_Task to carry out:_ What is the count of lines that hold the word "Identity"? Give only the number.

_Provided information:_
━━━━━━━━

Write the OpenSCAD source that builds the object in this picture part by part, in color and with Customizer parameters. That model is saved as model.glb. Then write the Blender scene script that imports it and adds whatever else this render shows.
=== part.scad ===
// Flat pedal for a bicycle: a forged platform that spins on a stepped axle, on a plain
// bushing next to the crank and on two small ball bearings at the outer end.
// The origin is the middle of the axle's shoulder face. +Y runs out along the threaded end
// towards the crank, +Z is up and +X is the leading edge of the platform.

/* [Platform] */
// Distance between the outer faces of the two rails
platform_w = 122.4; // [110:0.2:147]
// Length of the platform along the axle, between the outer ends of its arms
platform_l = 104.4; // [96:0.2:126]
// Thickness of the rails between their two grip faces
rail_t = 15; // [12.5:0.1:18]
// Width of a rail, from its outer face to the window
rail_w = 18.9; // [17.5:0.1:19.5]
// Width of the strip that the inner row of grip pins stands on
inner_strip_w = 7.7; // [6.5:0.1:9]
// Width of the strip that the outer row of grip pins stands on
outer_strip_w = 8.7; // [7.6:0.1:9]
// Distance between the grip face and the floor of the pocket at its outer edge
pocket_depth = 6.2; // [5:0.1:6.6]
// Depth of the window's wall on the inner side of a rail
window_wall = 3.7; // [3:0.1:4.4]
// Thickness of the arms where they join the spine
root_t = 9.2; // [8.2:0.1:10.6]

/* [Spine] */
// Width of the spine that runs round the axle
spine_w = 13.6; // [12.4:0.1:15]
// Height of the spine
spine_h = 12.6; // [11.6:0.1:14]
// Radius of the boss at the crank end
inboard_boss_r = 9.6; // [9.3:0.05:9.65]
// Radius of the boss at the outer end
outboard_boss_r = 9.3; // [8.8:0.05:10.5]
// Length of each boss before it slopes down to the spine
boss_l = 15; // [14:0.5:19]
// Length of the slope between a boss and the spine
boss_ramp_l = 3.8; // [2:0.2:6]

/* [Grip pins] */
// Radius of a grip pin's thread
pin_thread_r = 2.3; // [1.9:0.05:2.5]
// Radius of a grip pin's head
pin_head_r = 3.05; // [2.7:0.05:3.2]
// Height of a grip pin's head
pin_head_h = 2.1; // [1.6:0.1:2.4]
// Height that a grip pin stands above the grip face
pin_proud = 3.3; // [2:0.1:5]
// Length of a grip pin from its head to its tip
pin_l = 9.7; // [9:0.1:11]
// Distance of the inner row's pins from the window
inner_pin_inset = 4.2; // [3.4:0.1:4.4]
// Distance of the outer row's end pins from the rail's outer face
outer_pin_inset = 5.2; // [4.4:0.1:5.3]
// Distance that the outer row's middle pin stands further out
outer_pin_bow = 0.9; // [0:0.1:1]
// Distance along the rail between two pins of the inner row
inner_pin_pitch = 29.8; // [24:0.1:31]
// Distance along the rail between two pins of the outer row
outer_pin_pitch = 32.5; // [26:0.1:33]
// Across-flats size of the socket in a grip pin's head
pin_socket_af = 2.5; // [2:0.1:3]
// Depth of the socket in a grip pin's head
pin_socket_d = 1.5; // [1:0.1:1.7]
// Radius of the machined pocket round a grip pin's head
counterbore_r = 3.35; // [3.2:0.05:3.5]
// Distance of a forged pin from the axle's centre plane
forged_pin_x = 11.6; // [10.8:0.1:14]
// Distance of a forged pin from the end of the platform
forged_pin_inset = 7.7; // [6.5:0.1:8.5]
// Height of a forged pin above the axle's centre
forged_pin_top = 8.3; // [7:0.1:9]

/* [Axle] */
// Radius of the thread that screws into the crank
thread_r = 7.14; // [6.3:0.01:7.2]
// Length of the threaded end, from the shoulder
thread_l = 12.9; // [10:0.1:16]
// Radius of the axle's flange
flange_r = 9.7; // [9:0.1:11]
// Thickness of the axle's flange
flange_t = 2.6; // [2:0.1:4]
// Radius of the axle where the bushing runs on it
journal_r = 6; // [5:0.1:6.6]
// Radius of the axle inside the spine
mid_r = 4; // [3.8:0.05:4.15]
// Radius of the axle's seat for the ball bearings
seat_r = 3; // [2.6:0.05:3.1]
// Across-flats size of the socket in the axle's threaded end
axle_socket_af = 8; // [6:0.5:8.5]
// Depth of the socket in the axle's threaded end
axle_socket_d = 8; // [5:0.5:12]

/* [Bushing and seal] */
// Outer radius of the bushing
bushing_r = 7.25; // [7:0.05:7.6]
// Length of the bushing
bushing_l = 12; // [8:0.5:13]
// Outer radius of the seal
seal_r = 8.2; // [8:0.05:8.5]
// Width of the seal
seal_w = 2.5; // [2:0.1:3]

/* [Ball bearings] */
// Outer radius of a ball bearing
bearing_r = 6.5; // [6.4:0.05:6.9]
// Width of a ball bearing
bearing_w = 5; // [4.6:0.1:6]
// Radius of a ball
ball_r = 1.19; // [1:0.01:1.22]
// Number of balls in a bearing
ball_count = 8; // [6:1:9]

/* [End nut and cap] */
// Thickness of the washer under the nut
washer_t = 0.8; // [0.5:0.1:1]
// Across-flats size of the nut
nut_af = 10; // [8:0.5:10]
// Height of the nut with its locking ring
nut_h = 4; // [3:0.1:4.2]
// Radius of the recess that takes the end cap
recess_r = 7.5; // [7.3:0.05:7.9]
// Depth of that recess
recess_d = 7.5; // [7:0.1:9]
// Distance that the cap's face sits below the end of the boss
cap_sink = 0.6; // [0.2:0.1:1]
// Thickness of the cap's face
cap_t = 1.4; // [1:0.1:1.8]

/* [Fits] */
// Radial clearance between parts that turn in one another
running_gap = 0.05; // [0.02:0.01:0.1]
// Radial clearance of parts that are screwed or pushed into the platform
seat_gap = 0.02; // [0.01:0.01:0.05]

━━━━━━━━

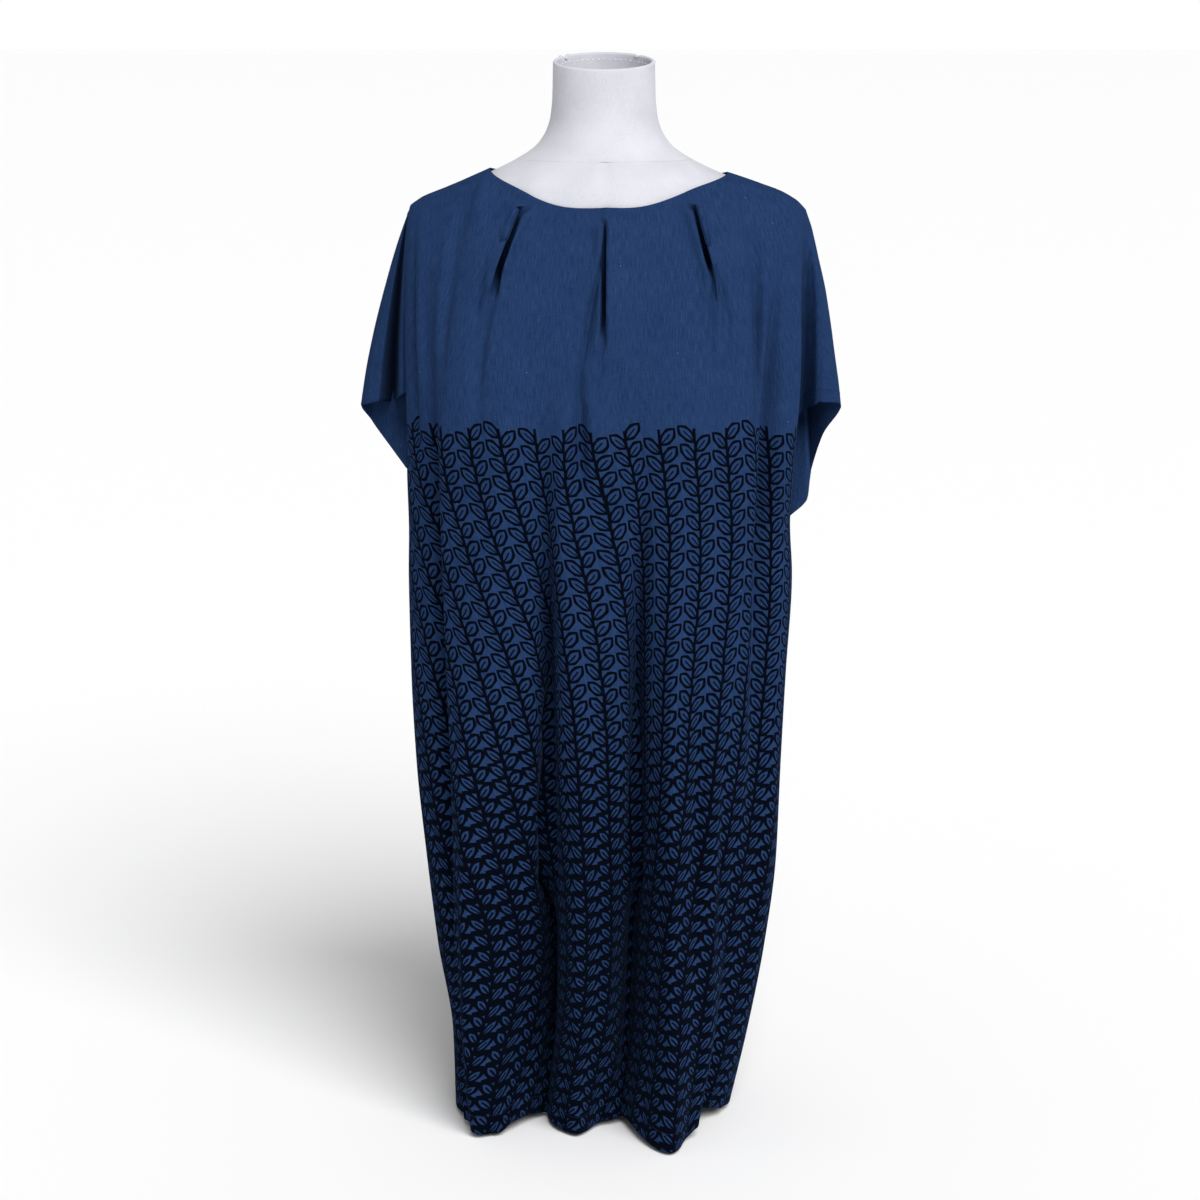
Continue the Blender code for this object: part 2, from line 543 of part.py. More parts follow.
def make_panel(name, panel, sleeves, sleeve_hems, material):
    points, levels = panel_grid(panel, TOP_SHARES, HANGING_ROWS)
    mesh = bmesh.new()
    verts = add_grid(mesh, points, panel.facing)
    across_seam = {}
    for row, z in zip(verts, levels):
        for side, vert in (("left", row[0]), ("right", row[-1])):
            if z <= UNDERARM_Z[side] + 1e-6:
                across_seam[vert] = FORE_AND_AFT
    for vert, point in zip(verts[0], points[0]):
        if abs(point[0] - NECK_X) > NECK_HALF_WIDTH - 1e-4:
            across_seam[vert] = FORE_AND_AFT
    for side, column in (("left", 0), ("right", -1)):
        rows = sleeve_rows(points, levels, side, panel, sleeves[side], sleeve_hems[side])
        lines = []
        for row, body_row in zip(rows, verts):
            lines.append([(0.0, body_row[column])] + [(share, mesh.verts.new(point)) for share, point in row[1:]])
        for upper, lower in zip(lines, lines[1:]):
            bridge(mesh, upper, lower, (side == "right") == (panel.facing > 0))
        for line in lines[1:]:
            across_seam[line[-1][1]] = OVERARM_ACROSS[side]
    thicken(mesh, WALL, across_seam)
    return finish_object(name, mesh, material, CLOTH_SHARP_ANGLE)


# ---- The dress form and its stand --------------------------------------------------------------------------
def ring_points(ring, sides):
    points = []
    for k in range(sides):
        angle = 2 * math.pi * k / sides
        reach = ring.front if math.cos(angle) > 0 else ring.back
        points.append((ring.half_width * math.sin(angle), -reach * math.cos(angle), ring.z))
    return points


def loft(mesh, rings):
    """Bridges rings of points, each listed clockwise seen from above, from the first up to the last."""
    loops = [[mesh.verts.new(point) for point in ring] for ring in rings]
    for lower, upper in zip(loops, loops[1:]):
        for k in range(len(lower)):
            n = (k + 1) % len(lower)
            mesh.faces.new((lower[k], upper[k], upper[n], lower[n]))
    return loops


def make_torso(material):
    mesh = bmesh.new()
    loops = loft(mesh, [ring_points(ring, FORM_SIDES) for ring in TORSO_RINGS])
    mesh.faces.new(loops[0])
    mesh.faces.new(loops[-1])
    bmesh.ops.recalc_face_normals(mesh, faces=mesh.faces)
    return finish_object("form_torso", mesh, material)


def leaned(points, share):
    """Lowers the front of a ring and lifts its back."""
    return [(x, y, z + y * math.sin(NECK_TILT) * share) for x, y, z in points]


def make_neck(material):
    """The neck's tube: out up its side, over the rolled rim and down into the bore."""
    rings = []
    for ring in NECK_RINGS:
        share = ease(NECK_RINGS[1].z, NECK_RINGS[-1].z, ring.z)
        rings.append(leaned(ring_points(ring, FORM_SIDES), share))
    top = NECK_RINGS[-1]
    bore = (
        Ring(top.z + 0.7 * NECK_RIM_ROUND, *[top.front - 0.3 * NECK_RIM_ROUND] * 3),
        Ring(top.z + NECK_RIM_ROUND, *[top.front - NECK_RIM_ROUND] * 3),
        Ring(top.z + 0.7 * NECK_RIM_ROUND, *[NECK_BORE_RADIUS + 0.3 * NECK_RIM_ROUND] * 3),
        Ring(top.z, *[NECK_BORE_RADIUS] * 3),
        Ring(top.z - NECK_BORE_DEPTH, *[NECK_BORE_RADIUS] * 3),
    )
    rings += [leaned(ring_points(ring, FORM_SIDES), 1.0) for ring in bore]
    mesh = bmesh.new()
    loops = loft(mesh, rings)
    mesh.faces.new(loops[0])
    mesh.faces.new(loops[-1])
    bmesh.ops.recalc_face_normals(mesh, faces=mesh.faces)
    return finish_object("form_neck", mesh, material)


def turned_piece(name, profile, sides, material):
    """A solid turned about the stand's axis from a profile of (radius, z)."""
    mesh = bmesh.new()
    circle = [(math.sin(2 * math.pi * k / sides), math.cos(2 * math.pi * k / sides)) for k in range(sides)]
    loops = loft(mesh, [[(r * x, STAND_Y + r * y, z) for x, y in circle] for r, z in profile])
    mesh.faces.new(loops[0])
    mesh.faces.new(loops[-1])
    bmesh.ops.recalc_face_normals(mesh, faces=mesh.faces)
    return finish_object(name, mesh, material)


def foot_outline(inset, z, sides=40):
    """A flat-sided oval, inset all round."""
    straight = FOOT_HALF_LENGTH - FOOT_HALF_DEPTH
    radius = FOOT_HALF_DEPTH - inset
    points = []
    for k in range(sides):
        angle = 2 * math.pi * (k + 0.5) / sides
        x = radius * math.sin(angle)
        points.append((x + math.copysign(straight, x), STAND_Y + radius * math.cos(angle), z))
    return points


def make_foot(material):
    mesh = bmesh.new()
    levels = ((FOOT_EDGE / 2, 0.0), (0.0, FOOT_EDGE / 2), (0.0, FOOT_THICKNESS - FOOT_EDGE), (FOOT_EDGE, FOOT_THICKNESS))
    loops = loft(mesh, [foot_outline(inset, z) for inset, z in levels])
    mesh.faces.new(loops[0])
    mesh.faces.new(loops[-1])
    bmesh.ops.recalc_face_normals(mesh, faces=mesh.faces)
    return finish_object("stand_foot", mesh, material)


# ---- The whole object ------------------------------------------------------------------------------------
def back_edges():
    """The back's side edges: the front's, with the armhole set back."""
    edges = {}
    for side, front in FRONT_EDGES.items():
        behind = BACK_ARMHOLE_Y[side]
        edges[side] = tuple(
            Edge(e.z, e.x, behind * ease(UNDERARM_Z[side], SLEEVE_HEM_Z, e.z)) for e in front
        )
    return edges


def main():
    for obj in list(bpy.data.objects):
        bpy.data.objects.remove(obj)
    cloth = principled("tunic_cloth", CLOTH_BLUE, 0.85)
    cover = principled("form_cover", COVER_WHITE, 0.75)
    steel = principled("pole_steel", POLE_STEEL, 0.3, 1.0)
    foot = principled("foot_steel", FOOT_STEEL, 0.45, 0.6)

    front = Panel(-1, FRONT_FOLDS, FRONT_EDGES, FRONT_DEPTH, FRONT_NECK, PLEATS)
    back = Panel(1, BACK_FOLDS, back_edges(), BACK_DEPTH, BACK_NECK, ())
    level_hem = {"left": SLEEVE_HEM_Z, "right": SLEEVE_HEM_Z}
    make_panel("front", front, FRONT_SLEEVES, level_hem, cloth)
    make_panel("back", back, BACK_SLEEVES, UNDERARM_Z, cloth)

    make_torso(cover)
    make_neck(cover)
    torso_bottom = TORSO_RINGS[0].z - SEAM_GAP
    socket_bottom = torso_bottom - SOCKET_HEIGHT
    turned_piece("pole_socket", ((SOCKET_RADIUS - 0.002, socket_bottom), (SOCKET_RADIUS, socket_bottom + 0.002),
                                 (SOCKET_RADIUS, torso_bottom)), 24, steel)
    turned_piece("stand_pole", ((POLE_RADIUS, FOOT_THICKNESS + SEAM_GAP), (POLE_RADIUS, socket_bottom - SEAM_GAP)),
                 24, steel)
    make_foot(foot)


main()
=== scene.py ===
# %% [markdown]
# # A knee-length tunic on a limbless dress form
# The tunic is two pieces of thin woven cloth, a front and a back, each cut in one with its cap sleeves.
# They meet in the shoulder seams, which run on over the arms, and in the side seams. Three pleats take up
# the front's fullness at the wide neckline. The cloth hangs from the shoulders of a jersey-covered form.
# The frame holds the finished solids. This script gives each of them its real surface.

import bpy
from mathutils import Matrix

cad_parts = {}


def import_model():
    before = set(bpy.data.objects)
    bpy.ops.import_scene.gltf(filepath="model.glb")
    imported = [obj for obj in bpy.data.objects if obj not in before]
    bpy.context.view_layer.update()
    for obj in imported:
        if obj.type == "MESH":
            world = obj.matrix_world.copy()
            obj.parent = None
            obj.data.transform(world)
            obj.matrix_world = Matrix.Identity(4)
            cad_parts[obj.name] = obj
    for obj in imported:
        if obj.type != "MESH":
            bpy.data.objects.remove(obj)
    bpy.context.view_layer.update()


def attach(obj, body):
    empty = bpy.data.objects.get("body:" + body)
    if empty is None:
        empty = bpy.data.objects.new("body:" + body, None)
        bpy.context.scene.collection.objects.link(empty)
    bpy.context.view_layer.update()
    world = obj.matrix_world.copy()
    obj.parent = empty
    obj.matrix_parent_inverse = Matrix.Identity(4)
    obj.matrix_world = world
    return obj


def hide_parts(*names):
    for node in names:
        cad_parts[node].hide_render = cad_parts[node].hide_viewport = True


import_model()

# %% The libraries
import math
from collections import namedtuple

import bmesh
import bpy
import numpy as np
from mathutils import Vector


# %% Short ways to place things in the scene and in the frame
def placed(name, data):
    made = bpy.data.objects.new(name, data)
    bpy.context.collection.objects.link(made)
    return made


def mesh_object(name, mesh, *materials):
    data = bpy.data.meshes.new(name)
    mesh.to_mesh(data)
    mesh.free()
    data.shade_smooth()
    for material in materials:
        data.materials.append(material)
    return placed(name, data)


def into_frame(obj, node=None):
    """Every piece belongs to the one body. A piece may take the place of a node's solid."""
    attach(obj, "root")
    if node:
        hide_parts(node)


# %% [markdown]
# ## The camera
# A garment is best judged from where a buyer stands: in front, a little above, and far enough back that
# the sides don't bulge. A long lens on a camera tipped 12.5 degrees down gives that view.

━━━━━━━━

_Exercise solution:_ 2